Against this background, the Court invited the first applicant to explain what errors he thought the Tribunal had made.
In effect, the first applicant stressed that the interpretation services provided at the “second and third hearing” (which the Court understands to be the hearings on 28 September 2018 and 29 October 2018) was not adequate. In this regard, the first applicant advised that he had made a complaint to the Tribunal at the end of the hearing on 29 October 2018 that on the next occasion (being 23 November 2018) the applicants have a different interpreter. This issue is addressed below.
The first applicant also said that he wished to clarify why he delayed applying for a visa. As the Court indicated at the commencement of the hearing, its role is not to engage in a merits review of the Tribunal’s decision. The clarification provided by the first applicant provided was not relevant to the Court’s role on judicial review.
Consideration
Ground 1
For ease of reference, ground 1 provides:
AAT tried discrediting me with the fact I should understand and write full fuel English while I’d opportunities for four staying in Australia and should not vague and scant in the application
The applicants appear to be referring to the following statement in the Tribunal’s decision:
The tribunal inquired why the injury to the boy was not part of his initial claims to the department. He said he did not have a very clear clue as to what should be included. He wrote answers with the help of his wife. They used Google Translate to write the application in English. The tribunal did not find this explanation to be convincing. He had four years to consider his opportunities for staying in Australia. When the time came to submit the application, the information was vague and scant.
The Tribunal did not “discredit” the first applicant on the basis that he lacked English language skills or because the application was “vague and scant”. Indeed, the Tribunal drew no adverse inference from the brevity of the application.
The Tribunal’s findings as to the first applicant’s credit are made later in the decision at CB 166. There, the Tribunal expressly recognises that the applicants speak Malaysian. Despite this the Tribunal found that this did not satisfactorily explain the delay and that a reasonable person in the shoes of the first applicant (that is, with the same language capacity) would have included at least some reference in the written materials to the relevant claim.
It was open to the Tribunal to take into account the fact that that the applicants had “four years” to consider what to include in the visa application (a reference to the delay): BAX15 v Minister for Immigration & Border Protection [2016] FCA 491 at [40]-[43] and that the explanation that they did not do so because they did not know what to include and did not speak proper English was “not convincing”.

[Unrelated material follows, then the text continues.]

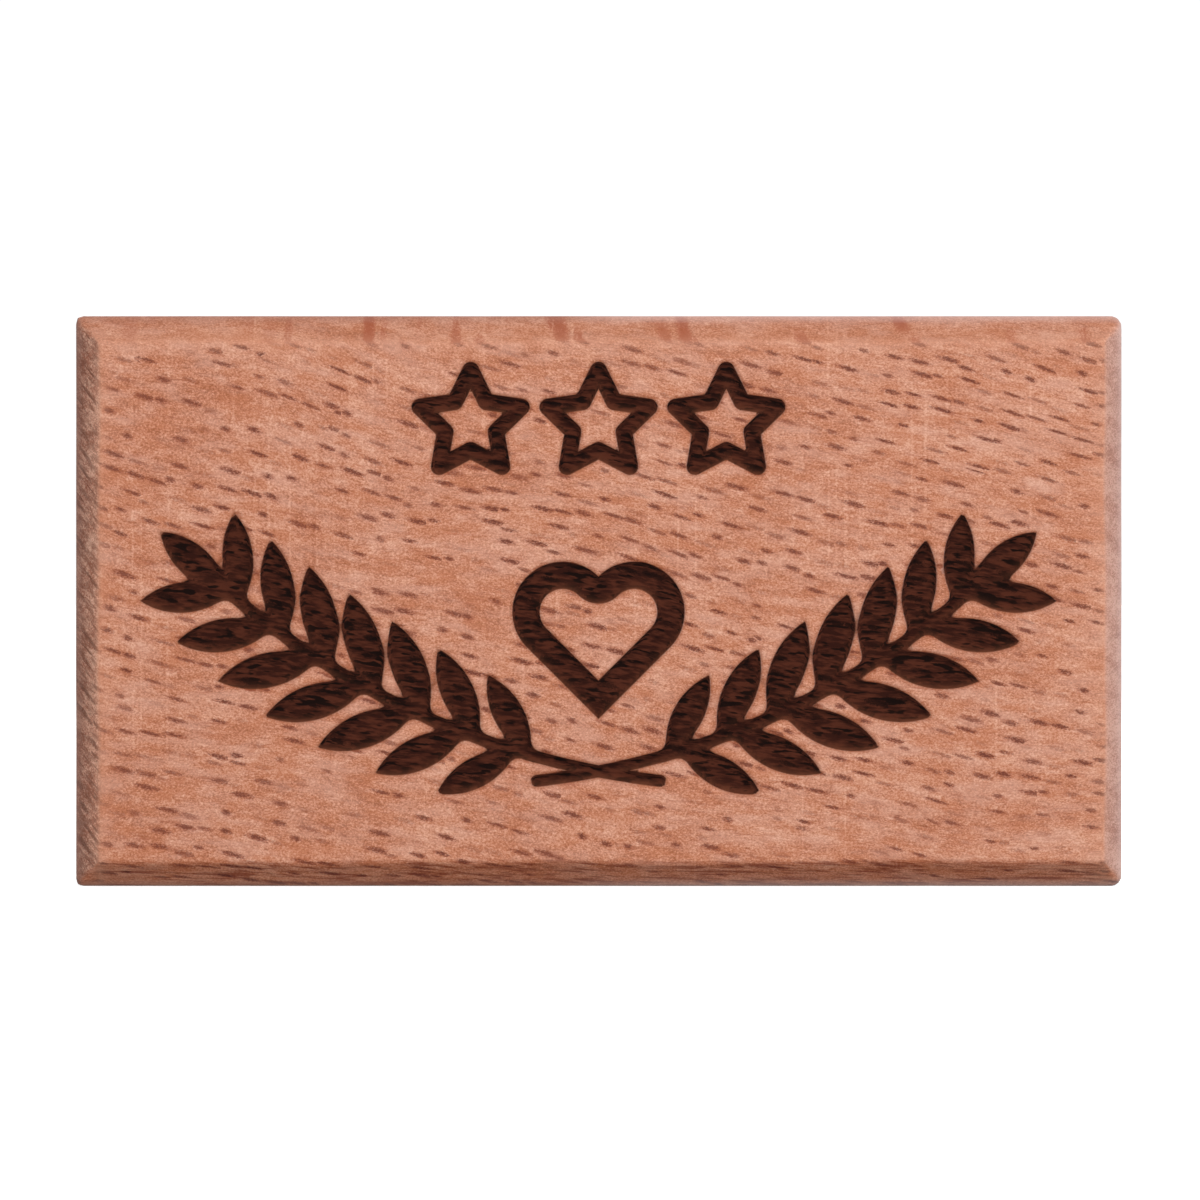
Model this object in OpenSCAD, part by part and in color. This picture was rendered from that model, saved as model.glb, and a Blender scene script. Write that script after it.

Further, the Court notes that s.423A of the Act required the Tribunal to take an adverse view as to the credibility of the claim because it was not raised until the hearing. Here, the Tribunal did not “discredit” the first applicant’s claim on the basis of a lack of English skills. Rather, the claim was already viewed adversely and the explanation, in all of the circumstances, was deemed not satisfactory as an explanation for why it was not raised. There is no error in this regard.
Ground 1 is not established.
Ground 2
For ease of reference, ground 2 provides:
AAT tried to discredit me by making unreasonable presumption that accidently dropping the air-conditioning unit should be shared equally and there should not indications of any retribution against to me.
The applicants appear to be referring to the following passages in the Tribunal’s decision:
There was no evidence before the tribunal that M and associates had any connections to the Malaysian Police. And it seems that this was simply conjecture on the behalf of the applicant. He no longer had any contact details for the co-worker he was with when the boy was injured. He confirmed that to his knowledge the co-worker had never been harassed or assaulted. And he was asked why he thought that was so and he said because he was the boss and the owner of the business.
The tribunal found this to be a curious answer because it seems that the responsibility for the dropping of the air-conditioning unit should be shared equally between the applicant and the employee. There are no indications of any retribution against that employee.
Contrary to what is stated in ground 2, the Tribunal did not make an “unreasonable presumption”. Rather, the Tribunal, made an observation that the first applicant’s evidence was “curious”. This was one of many observations that the Tribunal made in relation to the first applicant’s evidence. It is not uncommon for a Court or Tribunal to refer to an applicant’s evidence as “curious”. A fair reading of the Tribunal’s decision suggests that the Tribunal was simply stating that the first applicant’s response was not implausible but that in the ordinary course the Tribunal would have expected things to be different (i.e., that the first applicant’s co-worker would have also been targeted). It was open to the Tribunal to consider that the first applicant’s answer was “curious”. It cannot be said that no reasonable decision-maker could have considered that the first applicant’s answer was “curious”.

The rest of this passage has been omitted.